The construction industry is notorious for going over budget and not delivering on time. While there are many legitimate reasons for that, it doesn’t make for happy customers. Here’s how to stay on budget without eating into your own profit margins.
Keeping records of your running costs is the best way to ensure that you are running efficiently. It gives you the data you need to quote more accurately and prevents you from missing out on sundry costs, like hardware store runs, that eat into your profit margins.
It’s tough to keep tabs on expenses as your job progresses, especially if you are a small to medium construction company. If you wait until the end of the job to record costs, you’re bound to leave something off. Keeping accurate records means you are able to see which jobs provide the greatest dividends.
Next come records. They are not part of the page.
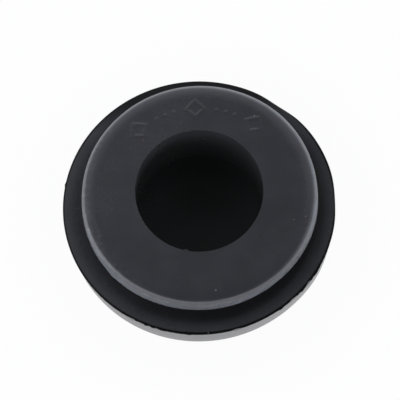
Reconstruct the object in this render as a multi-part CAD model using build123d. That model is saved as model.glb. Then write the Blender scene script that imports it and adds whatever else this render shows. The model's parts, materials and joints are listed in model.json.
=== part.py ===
from build123d import *
from math import radians, tan
import os

# Blind rubber grommet for a round panel hole, moulded in one piece.
#
# It stands on its wide lower flange, the base, with the origin at the centre of the underside
# and +Z up the bore. Above the base a slot takes the edge of the panel, and above that comes
# the smaller upper flange, the collar, which is pushed through the hole. The floor of the bore
# is closed, and is pierced when a cable goes through. All lengths are in millimetres.

# Driving dimensions
panel_hole_d = 16.0  # hole in the panel, and the neck at the bottom of the slot
panel_slot_w = 1.5  # thickness of the panel that the slot takes
base_d = 23.4  # lower flange across its sharp top edge
base_t = 3.0
base_draft = 8.0  # degrees that the rim of the base leans in towards its foot
collar_d = 20.4  # upper flange across its sharp bottom edge
collar_t = 1.4
collar_taper = 8.0  # degrees that the rim of the collar leans in, to lead it through the hole
bore_d = 11.0
floor_t = 0.8  # closed floor of the bore

# Radii of the moulded edges
base_foot_round = 0.5
collar_edge_round = 0.35
bore_mouth_round = 0.15


def grommet_section() -> Sketch:
    """Half section of the moulding, from the axis of the bore out to the rims.

    Each corner is its radius from the axis, its height, and the radius that rounds it. The
    edges that grip the panel stay sharp, and so does the top edge of the base, where the
    mould parts.
    """
    base_r = base_d / 2
    foot_r = base_r - base_t * tan(radians(base_draft))
    neck_r = panel_hole_d / 2
    collar_r = collar_d / 2
    collar_top_r = collar_r - collar_t * tan(radians(collar_taper))
    bore_r = bore_d / 2
    slot_top = base_t + panel_slot_w
    collar_top = slot_top + collar_t

    corners = [
        (0, 0, 0),
        (foot_r, 0, base_foot_round),
        (base_r, base_t, 0),
        (neck_r, base_t, 0),
        (neck_r, slot_top, 0),
        (collar_r, slot_top, 0),
        (collar_top_r, collar_top, collar_edge_round),
        (bore_r, collar_top, bore_mouth_round),
        (bore_r, floor_t, 0),
        (0, floor_t, 0),
    ]
    with BuildSketch(Plane.XZ) as section:
        with BuildLine():
            FilletPolyline(
                [(radius, level) for radius, level, rounding in corners],
                radius=[rounding for radius, level, rounding in corners],
                close=True,
            )
        make_face()
    return section.sketch


grommet_body = revolve(grommet_section(), Axis.Z)

os.makedirs("parts", exist_ok=True)
export_step(grommet_body, "parts/grommet_body.step")
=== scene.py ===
"""Black rubber blind grommet on a pale floor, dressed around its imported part.

The grommet is one moulding, so one surface replaces its node: the moulded section carried
round the axis, with the raised marks, the ragged trim and the slack of soft rubber worked
into its grid. The base is its lower flange and the collar its upper one. Lengths are in
metres; the sizes of the moulding are millimetres times MM.
"""

from __future__ import annotations

import json
import logging
from dataclasses import dataclass
from enum import Enum
from math import cos, pi, radians, sin, sqrt, tan

import bpy
import numpy as np
from mathutils import Matrix, Vector

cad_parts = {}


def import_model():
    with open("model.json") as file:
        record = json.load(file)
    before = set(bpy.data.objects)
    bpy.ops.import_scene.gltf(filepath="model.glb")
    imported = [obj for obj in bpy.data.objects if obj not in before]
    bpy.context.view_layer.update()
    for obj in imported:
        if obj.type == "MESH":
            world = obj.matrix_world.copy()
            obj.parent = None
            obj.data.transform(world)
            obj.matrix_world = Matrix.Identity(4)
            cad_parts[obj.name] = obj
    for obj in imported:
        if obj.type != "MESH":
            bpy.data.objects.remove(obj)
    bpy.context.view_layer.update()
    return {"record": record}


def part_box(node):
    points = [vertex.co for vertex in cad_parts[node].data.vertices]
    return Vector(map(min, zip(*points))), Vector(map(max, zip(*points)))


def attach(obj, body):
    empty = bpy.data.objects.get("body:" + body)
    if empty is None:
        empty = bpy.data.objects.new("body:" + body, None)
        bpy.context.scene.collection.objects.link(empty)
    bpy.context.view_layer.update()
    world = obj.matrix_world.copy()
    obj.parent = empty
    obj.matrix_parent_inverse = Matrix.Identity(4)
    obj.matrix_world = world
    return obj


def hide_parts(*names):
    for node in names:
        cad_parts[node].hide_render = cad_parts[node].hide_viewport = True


MM = 0.001
NODE = "grommet_body"
BODY = "root"
LOG = logging.getLogger("grommet")
SAME_LEVEL = 0.001 * MM
RING_HOLD = 0.04 * MM
TURN_SAMPLES = 7201

Array = np.ndarray
Triple = tuple[float, float, float]
Colour = Triple
Socket = bpy.types.NodeSocket
Input = float | Triple | Socket

WHITE: Colour = (1.0, 1.0, 1.0)


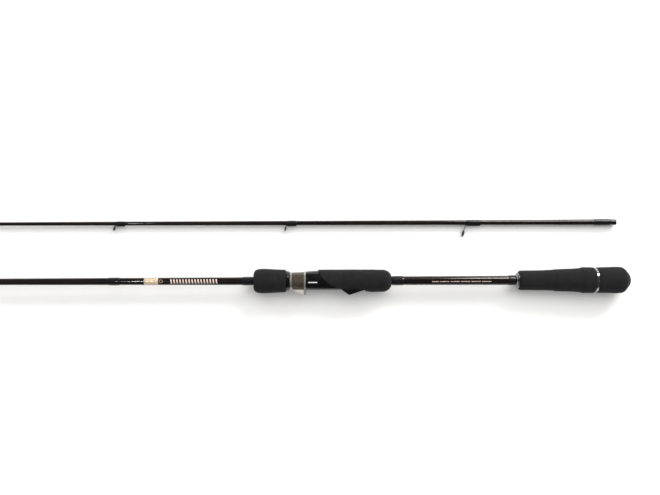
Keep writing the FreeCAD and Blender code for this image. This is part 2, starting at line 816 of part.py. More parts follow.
def moving_hood():
    """Hood shell with a lip for the reel foot, its keyed liner and its two metal rims."""
    outline = [
        ("hood_rear", "hood_bore"),
        ("hood_rear", "hood_rear_radius"),
        ("hood_front", "hood_front_radius"),
        ("hood_front", "hood_bore"),
    ]
    sleeve = turned("HoodSleeve", outline)
    lip = prism(
        "hood_lip",
        [
            ("hood_rear", "4"),
            ("hood_rear", "hood_lip_height"),
            ("hood_rear + 2.6", "hood_lip_height", "22"),
            ("hood_front - 3.4", "hood_front_radius"),
            ("hood_front - 3.4", "4"),
        ],
        "hood_half",
    )
    bore = rod("hood_bore_space", "hood_bore", "hood_rear - 2", "hood_front + 2")
    pocket = prism(
        "hood_pocket_space",
        [
            ("hood_rear - 1", "hood_bore - 1.5"),
            ("hood_rear - 1", "hood_lip_height - hood_wall"),
            ("hood_rear + 3", "hood_lip_height - hood_wall"),
            ("hood_rear + pocket_depth", "hood_lip_height - hood_wall - 2.2"),
            ("hood_rear + pocket_depth", "hood_bore - 1.5"),
        ],
        "hood_half - 1",
    )
    shell = cut("moving_hood", joined("hood_outer", [sleeve, lip]), [bore, pocket])
    finish(shell, "moving_hood", "butt")

    start = "(hood_rear + 0.1)"
    end = "(hood_rear + pocket_depth - 0.1)"
    outline = [
        (start, "barrel_radius + slide_gap"),
        (start, "hood_bore - slide_gap"),
        (end, "hood_bore - slide_gap"),
        (end, "barrel_radius + slide_gap"),
    ]
    ring = turned("LinerRing", outline)
    floor = prism(
        "liner_floor",
        [
            (start, "hood_bore - 1.3"),
            (start, "bed_height - slide_gap"),
            (end, "bed_height - slide_gap"),
            (end, "hood_bore - 1.3"),
        ],
        "hood_half - 1.2",
    )
    hollow = rod("liner_hollow", "barrel_radius + slide_gap", "hood_rear - 2", "hood_front")
    key = prism(
        "liner_key",
        [
            (start, "0 - barrel_radius - 0.3"),
            (start, "0 - barrel_radius + key_depth - 0.1"),
            (end, "0 - barrel_radius + key_depth - 0.1"),
            (end, "0 - barrel_radius - 0.3"),
        ],
        "key_width / 2 - 0.1",
    )
    trimmed = cut("liner_trimmed", joined("liner_outer", [ring, floor]), [hollow])
    finish(joined("hood_liner", [trimmed, key]), "hood_liner", "butt")

    start = "(hood_front - rim_length)"
    outline = [
        (start, "hood_front_radius + 0.1"),
        (start, "hood_front_radius + rim_wall"),
        ("hood_front", "hood_front_radius + rim_wall"),
        ("hood_front", "hood_front_radius + 0.1"),
    ]
    finish(turned("HoodFrontRim", outline), "hood_front_rim", "butt")

    end = "(hood_rear + rim_length)"
    band = rod("rim_band", "hood_rear_radius + rim_wall", "hood_rear", end)
    arch = prism(
        "rim_arch",
        [
            ("hood_rear", "4"),
            ("hood_rear", "hood_lip_height + rim_wall"),
            (end, "hood_lip_height + rim_wall"),
            (end, "4"),
        ],
        "hood_half + rim_wall",
    )
    inside = rod("rim_inside", "hood_rear_radius + glue_gap", "hood_rear - 1", f"{end} + 1")
    under = prism(
        "rim_under",
        [
            ("hood_rear - 1", "3"),
            ("hood_rear - 1", "hood_lip_height + glue_gap"),
            (f"{end} + 1", "hood_lip_height + glue_gap"),
            (f"{end} + 1", "3"),
        ],
        "hood_half + glue_gap",
    )
    rim = cut("hood_mouth_rim", joined("rim_outer", [band, arch]), [inside, under])
    finish(rim, "hood_mouth_rim", "butt")


def nut_and_foregrip():
    """Screw nut with a neck that swivels in the hood, its metal collar and the foam grip."""
    thread = "barrel_radius + slide_gap"
    outline = [
        ("nut_rear", thread),
        ("nut_rear", "nut_neck_radius"),
        ("nut_flange", "nut_neck_radius"),
        ("nut_flange", "nut_flange_radius"),
        ("nut_flange + 1", "nut_flange_radius"),
        ("nut_flange + 1", "nut_radius"),
        ("nut_front", "nut_radius"),
        ("nut_front", thread),
    ]
    finish(turned("LockNut", outline), "lock_nut", "butt")

    outline = [
        ("collar_start", "nut_radius + glue_gap"),
        ("collar_start", "collar_radius - 0.4"),
        ("collar_start + 0.5", "collar_radius"),
        ("collar_end - 0.5", "collar_radius"),
        ("collar_end", "collar_radius - 0.4"),
        ("collar_end", "nut_radius + glue_gap"),
    ]
    finish(turned("NutCollar", outline), "nut_collar", "butt")

    outline = [
        ("foregrip_start", "nut_radius + glue_gap"),
        ("foregrip_start", "foregrip_rear_radius - 1", "1.6"),
        ("foregrip_start + 1.5", "foregrip_rear_radius"),
        ("foregrip_belly", "foregrip_belly_radius", "9"),
        ("foregrip_front - 2.1", "foregrip_belly_radius - 1.3", "3.4"),
        ("foregrip_front", "foregrip_belly_radius - 3.7"),
        ("foregrip_front", "foregrip_front_bore"),
        ("nut_front + 0.05", "foregrip_front_bore"),
        ("nut_front + 0.05", "nut_radius + glue_gap"),
    ]
    finish(turned("Foregrip", outline), "foregrip", "butt")


# ---------------------------------------------------------------- assembly

butt_blank()
tip_blank()
winding("ferrule_winding", "tip", "ferrule_winding_start", "ferrule_winding_end", mouth_rule)
winding("trim_winding", "butt", "trim_start", "trim_end")
winding("seat_winding", "butt", "seat_winding_start", "seat_winding_end")
winding("fore_winding", "butt", "fore_winding_start", "fore_winding_end")
winding("band_winding", "butt", "band_start", "band_end")
for guide_name in GUIDES:
    single_foot_guide(guide_name)
butt_guide()
tip_top()
rear_handle()
reel_seat()
seat_arbors()
seat_grip()
moving_hood()
nut_and_foregrip()
doc.recompute()

for thing in doc.Objects:
    if "Invalid" in thing.State or "Error" in thing.State:
        raise RuntimeError(f"{thing.Name} failed: {thing.State}")
for piece in pieces:
    if piece.Shape.isNull() or not piece.Shape.isValid() or not piece.Shape.Solids:
        raise RuntimeError(f"{piece.Label} has no valid solid")

os.makedirs("parts", exist_ok=True)
for piece in pieces:
    piece.Shape.exportStep(os.path.join("parts", piece.Label + ".step"))
print(f"{len(pieces)} pieces written")
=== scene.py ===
import math

import bmesh
import bpy
from mathutils import Matrix, Vector, noise


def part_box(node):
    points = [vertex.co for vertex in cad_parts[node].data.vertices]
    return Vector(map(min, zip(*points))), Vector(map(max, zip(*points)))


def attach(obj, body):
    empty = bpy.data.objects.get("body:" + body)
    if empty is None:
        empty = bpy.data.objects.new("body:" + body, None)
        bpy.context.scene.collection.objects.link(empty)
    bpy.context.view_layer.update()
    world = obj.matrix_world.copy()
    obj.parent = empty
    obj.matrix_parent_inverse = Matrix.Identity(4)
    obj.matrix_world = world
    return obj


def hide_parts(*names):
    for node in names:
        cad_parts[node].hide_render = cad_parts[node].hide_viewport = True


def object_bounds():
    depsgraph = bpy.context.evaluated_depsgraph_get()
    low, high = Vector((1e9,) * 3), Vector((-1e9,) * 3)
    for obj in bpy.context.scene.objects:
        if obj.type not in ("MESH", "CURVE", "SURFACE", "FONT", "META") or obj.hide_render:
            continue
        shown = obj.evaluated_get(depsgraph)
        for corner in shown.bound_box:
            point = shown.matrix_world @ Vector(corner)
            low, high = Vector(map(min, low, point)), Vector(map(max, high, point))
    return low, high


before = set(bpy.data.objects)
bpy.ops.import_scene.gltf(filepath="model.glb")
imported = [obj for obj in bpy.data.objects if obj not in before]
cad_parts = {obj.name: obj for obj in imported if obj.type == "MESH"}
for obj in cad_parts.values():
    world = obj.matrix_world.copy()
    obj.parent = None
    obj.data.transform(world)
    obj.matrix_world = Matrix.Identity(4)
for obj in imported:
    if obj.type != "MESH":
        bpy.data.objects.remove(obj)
cad_low, cad_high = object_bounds()


# ---------------------------------------------------------------- butt tube
# A tube of carbon cloth rolled on a tapered steel core, bound with tape, baked and varnished
# black. The varnish is deep and glossy round the handle and thin ahead of the decorative
# winding, and the last 70 mm is the straight ferrule that the tip section slides over.
MM = 0.001
BUTT_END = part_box("butt_grip")[1].x
tube_low, tube_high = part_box("butt_blank")
BUTT_AXIS = (tube_low + tube_high) / 2
BUTT_REAR_RADIUS = 5.75
BUTT_TAPER = 0.002868
FERRULE_RADIUS = 2.73
VARNISH_BLACK = (0.0022, 0.0019, 0.0021, 1)
VARNISH_BROWN = (0.0105, 0.0058, 0.0052, 1)
COAT_THIN, COAT_DEEP = 0.5, 0.8
SATIN_ROUGHNESS, GLOSS_ROUGHNESS = 0.34, 0.2
TAPE_MARKS_PER_METRE = 240.0


def butt_radius(along):
    return BUTT_REAR_RADIUS - BUTT_TAPER * along


def rounded(outline, step, is_open=False):
    """The outline with its corners rounded off and its long runs divided.

    A corner is (along, radius), with the reach of its rounding as a third item if it has one.
    """
    points = []
    corners = [Vector(corner[:2]) for corner in outline]
    for index, corner in enumerate(outline):
        here = corners[index]
        if len(corner) == 2:
            points.append(here)
            continue
        back = corners[index - 1] - here
        on = corners[(index + 1) % len(corners)] - here
        start = here + back.normalized() * min(corner[2], 0.48 * back.length)
        stop = here + on.normalized() * min(corner[2], 0.48 * on.length)
        for share in (0, 0.2, 0.4, 0.6, 0.8, 1):
            points.append(start.lerp(here, share).lerp(here.lerp(stop, share), share))
    divided = []
    following = points[1:] if is_open else points[1:] + points[:1]
    for first, second in zip(points, following):
        parts = max(1, math.ceil((second - first).length / step))
        divided += [first.lerp(second, part / parts) for part in range(parts)]
    return divided + points[-1:] if is_open else divided


def turned(outline, end, axis, turns=64, step=4.0, is_open=False):
    """A shape turned about an axis along X. Its outline runs from end towards the tip."""
    shape = bmesh.new()
    dots = []
    for along, radius in rounded(outline, step, is_open):
        dots.append(shape.verts.new((end - along * MM, axis.y, axis.z + radius * MM)))
    pairs = list(zip(dots, dots[1:]))
    if not is_open:
        pairs.append((dots[-1], dots[0]))
    lines = [shape.edges.new(pair) for pair in pairs]
    bmesh.ops.spin(
        shape,
        geom=dots + lines,
        cent=(0, axis.y, axis.z),
        axis=(1, 0, 0),
        angle=math.tau,
        steps=turns,
        use_merge=True,
    )
    bmesh.ops.remove_doubles(shape, verts=shape.verts, dist=0.001 * MM)
    bmesh.ops.recalc_face_normals(shape, faces=shape.faces)
    return shape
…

Knowing where you are doing well and where you need to be more efficient in real time means you can do something about it. Having your accountant inform you of your progress at the end of the year is too late to make a meaningful impact on your running costs. Having good information will help you to make better decisions.
You can find some excellent spreadsheets online so all you have to do is fill them in as you go along. Doing this task regularly will help you see when your project is veering off course so you can bring it back on track.
If you have accurate records, you are more likely to create realistic project budgets. When you know what you are spending, you and your client can make more informed decisions about changes to the building plans and how they will affect the budget.
Construction managers have a wealth of technological aids that streamline this process, so it shouldn’t add too much to your daily ‘to do’ list.